A Montgomery County Circuit Court jury awarded $1 million yesterday to the mother of a youth who suffered permanent brain damage and paralysis two years ago while a patient at Suburban Hospital after being injured in a school soccer game.

According to testimony, the youth developed a blood clot at the stem of his brain after the hospital staff had failed to monitor his condition adequately and refused to call his personal physician.

The jury took two hours and 41 minutes to reach its verdict in favor of Patricia Reidmiller, who had filed the negligence suit against the Bethesda hospital on behalf of her son, Joseph Levi, 16. The jury also awarded Mrs. Riedmiller $73,191 to cover her son's medical expenses.

An attorney for the hospital said no decision had been made whether to appeal the award, which by law is taxfree. In their closing statements, hospital attorneys suggested that a $200,000 award would be proper.

George W. Shadoan, Mrs. Reidmiller's attorney, had told the jury that "a significant portion of Joey's brain is dead" and Joey will never have a normal life."

The youth testified last week after the jury was shown color movies of him playing soccer for Julius West Junior High School in Rockville.

It took Levi, who uses a cane, five minutes to walk the 50 feet to the witness stand, according to an observer. Testifying, his speech was slurred. He described his classes at the junior high, where he is still enrolled in a regular program.

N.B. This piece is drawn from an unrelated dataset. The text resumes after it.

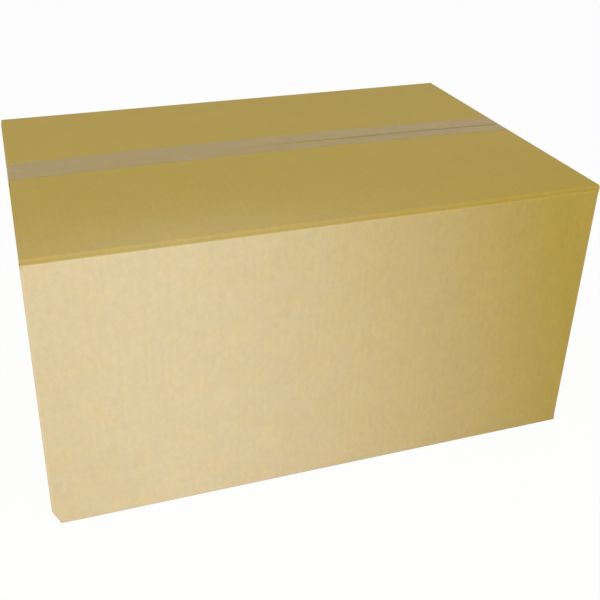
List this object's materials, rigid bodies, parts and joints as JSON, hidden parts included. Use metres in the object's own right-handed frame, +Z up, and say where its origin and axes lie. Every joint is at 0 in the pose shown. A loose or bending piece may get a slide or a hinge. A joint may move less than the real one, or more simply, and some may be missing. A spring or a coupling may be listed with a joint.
{
  "type": "closed cardboard box",
  "caption": "Closed rectangular shipping carton folded from one corrugated sheet, flaps shut along lengthwise seams with clear packing tape.",
  "frame": {"origin": "middle of the outline on the surface that the box stands on", "axes": "+X along the length and the seams, front long wall faces -Y, +Z up"},
  "size_m": [0.6002, 0.392, 0.315],
  "materials": {
    "corrugated_board": "plain brown kraft liner, matt with a faint sheen, fine fibre mottling",
    "packing_tape": "clear packing tape, greyish tan over the board, soft gloss"
  },
  "bodies": {
    "root": {"carton": "corrugated_board", "top_tape": "packing_tape", "bottom_tape": "packing_tape"}
  },
  "joints": []
}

The youth was not cross-examined by the hospital's attorneys.

Levi was sent into a soccer game against Parkland Junior High on Oct. 23, 1975, to make a last-minute corner kick, when for no apparent reason, a member of the Parkland team hit him in the head.

Levi initally appeared to be all right, but later complained of a nose bleed, headaches and started vomiting.

At Suburban Hospital, according to evidence at the trial, he was diagnosed as having a "mild concussion" and kept overnight for obervation.

After being admitted to the hospital, according to testimony, Levi's vital signs were infrequently monitored and haphazardly recorded. According to other evidence introduced at the trial, the nursing staff refused to call the youth's personal physician as his mother repeatedly requested.

According of medical testimony, a blood clot lodged at the stem of Levi's brain, causing massive paralysis to the entire right side of his body.

Levi went into a coma on the night of Oct. 23 and was unconscious for 60 days, according to testimony.

Dr. F. Donald Cooney, Levi's personal physicial, told the jury that if he had been called in time, surgery could have prevented the paralysis.

Levi's condition was discovered only after his mother ran screaming into a hospital corridor saying her son had stopped breathing, according to testimony.

In his closing argument to the jury's Shadoan said surgery was then delayed for nearly twoo hours because technicians could not properly fit film into an X-ray camera.